### Dataset content
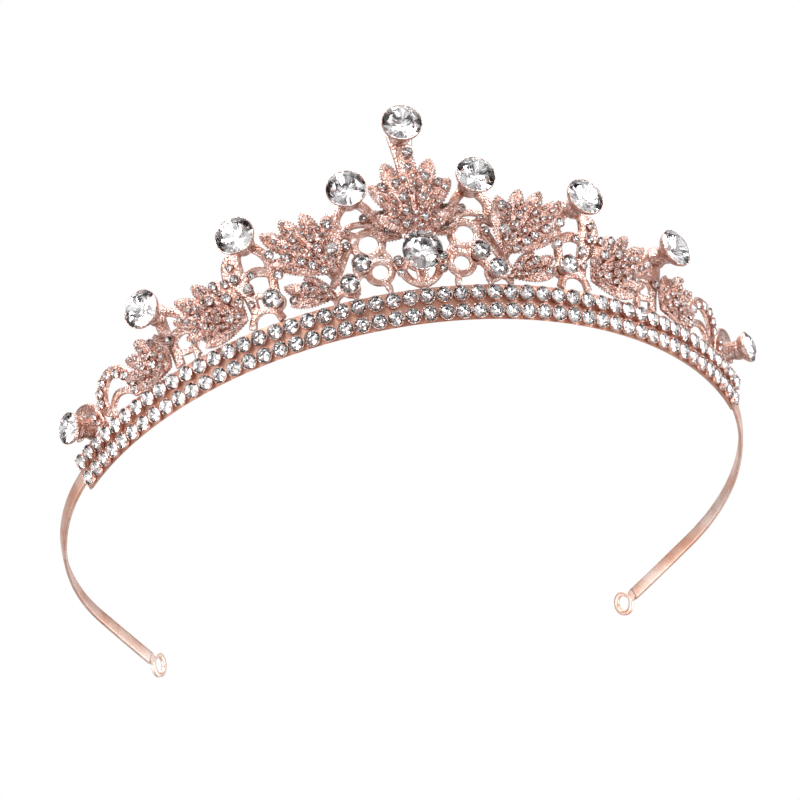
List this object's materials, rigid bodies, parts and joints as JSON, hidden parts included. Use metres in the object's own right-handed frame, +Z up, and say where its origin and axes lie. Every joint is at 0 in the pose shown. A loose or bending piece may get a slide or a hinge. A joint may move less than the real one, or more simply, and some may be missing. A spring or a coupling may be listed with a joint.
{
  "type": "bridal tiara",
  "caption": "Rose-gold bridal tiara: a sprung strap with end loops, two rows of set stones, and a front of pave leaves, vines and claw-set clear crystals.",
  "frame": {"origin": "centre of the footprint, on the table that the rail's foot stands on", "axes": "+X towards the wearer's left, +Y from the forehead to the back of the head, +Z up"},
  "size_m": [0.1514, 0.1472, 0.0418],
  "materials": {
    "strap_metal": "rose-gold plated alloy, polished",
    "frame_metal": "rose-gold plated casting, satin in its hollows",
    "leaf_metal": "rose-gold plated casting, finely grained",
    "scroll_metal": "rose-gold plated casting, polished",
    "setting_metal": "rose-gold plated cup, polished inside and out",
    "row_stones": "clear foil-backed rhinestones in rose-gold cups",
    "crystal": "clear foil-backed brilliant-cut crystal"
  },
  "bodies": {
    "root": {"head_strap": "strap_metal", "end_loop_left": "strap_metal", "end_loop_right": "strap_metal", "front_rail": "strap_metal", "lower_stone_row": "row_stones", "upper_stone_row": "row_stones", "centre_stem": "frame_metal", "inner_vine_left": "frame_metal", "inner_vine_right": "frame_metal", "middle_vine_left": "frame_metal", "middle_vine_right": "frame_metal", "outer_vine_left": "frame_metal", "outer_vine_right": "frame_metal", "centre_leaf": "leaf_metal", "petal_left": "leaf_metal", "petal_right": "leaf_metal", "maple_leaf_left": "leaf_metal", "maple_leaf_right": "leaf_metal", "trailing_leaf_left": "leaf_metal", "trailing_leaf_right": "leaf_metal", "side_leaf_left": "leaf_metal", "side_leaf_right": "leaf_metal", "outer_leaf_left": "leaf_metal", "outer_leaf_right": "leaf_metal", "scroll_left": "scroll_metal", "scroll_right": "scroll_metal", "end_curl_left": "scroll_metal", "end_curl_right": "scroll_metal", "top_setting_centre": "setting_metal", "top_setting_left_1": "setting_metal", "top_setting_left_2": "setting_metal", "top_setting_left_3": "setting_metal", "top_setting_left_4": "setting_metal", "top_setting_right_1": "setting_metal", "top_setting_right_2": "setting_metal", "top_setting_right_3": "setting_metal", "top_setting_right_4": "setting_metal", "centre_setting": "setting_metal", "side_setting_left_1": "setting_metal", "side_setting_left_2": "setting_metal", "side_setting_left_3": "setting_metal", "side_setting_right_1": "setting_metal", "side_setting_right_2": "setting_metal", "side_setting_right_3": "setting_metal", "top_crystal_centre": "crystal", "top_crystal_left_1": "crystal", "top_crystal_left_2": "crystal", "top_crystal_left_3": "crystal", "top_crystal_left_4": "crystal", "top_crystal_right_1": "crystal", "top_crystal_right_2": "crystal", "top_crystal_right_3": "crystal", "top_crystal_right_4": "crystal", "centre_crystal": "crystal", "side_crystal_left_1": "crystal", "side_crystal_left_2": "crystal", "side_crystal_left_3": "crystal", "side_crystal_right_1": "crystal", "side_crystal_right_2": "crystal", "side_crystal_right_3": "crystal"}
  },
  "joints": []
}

### Exercise requirements
Repeat the data precisely, line by line.

### Written answer
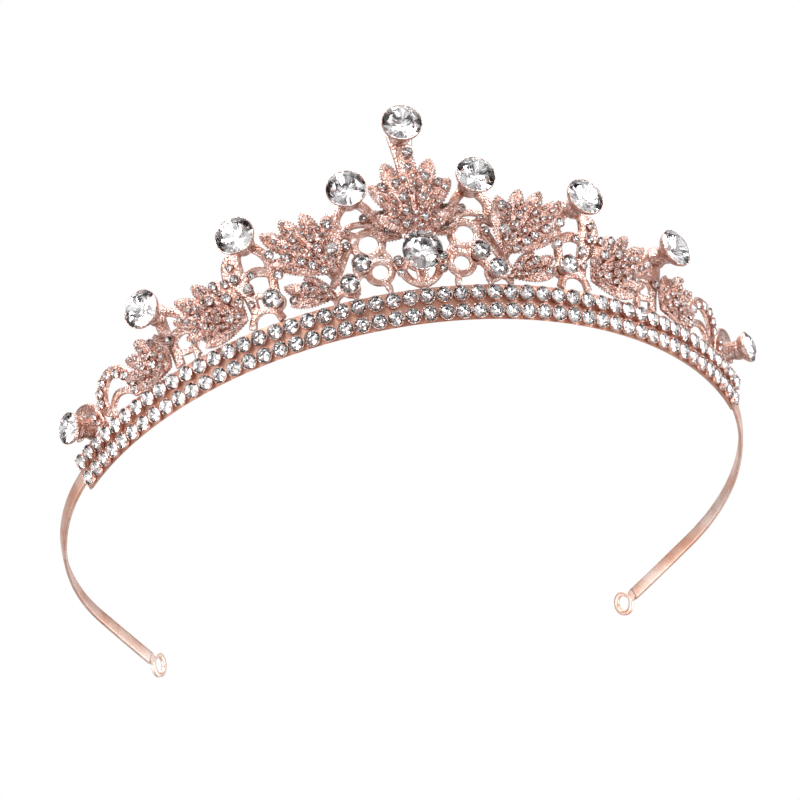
List this object's materials, rigid bodies, parts and joints as JSON, hidden parts included. Use metres in the object's own right-handed frame, +Z up, and say where its origin and axes lie. Every joint is at 0 in the pose shown. A loose or bending piece may get a slide or a hinge. A joint may move less than the real one, or more simply, and some may be missing. A spring or a coupling may be listed with a joint.
{
  "type": "bridal tiara",
  "caption": "Rose-gold bridal tiara: a sprung strap with end loops, two rows of set stones, and a front of pave leaves, vines and claw-set clear crystals.",
  "frame": {"origin": "centre of the footprint, on the table that the rail's foot stands on", "axes": "+X towards the wearer's left, +Y from the forehead to the back of the head, +Z up"},
  "size_m": [0.1514, 0.1472, 0.0418],
  "materials": {
    "strap_metal": "rose-gold plated alloy, polished",
    "frame_metal": "rose-gold plated casting, satin in its hollows",
    "leaf_metal": "rose-gold plated casting, finely grained",
    "scroll_metal": "rose-gold plated casting, polished",
    "setting_metal": "rose-gold plated cup, polished inside and out",
    "row_stones": "clear foil-backed rhinestones in rose-gold cups",
    "crystal": "clear foil-backed brilliant-cut crystal"
  },
  "bodies": {
    "root": {"head_strap": "strap_metal", "end_loop_left": "strap_metal", "end_loop_right": "strap_metal", "front_rail": "strap_metal", "lower_stone_row": "row_stones", "upper_stone_row": "row_stones", "centre_stem": "frame_metal", "inner_vine_left": "frame_metal", "inner_vine_right": "frame_metal", "middle_vine_left": "frame_metal", "middle_vine_right": "frame_metal", "outer_vine_left": "frame_metal", "outer_vine_right": "frame_metal", "centre_leaf": "leaf_metal", "petal_left": "leaf_metal", "petal_right": "leaf_metal", "maple_leaf_left": "leaf_metal", "maple_leaf_right": "leaf_metal", "trailing_leaf_left": "leaf_metal", "trailing_leaf_right": "leaf_metal", "side_leaf_left": "leaf_metal", "side_leaf_right": "leaf_metal", "outer_leaf_left": "leaf_metal", "outer_leaf_right": "leaf_metal", "scroll_left": "scroll_metal", "scroll_right": "scroll_metal", "end_curl_left": "scroll_metal", "end_curl_right": "scroll_metal", "top_setting_centre": "setting_metal", "top_setting_left_1": "setting_metal", "top_setting_left_2": "setting_metal", "top_setting_left_3": "setting_metal", "top_setting_left_4": "setting_metal", "top_setting_right_1": "setting_metal", "top_setting_right_2": "setting_metal", "top_setting_right_3": "setting_metal", "top_setting_right_4": "setting_metal", "centre_setting": "setting_metal", "side_setting_left_1": "setting_metal", "side_setting_left_2": "setting_metal", "side_setting_left_3": "setting_metal", "side_setting_right_1": "setting_metal", "side_setting_right_2": "setting_metal", "side_setting_right_3": "setting_metal", "top_crystal_centre": "crystal", "top_crystal_left_1": "crystal", "top_crystal_left_2": "crystal", "top_crystal_left_3": "crystal", "top_crystal_left_4": "crystal", "top_crystal_right_1": "crystal", "top_crystal_right_2": "crystal", "top_crystal_right_3": "crystal", "top_crystal_right_4": "crystal", "centre_crystal": "crystal", "side_crystal_left_1": "crystal", "side_crystal_left_2": "crystal", "side_crystal_left_3": "crystal", "side_crystal_right_1": "crystal", "side_crystal_right_2": "crystal", "side_crystal_right_3": "crystal"}
  },
  "joints": []
}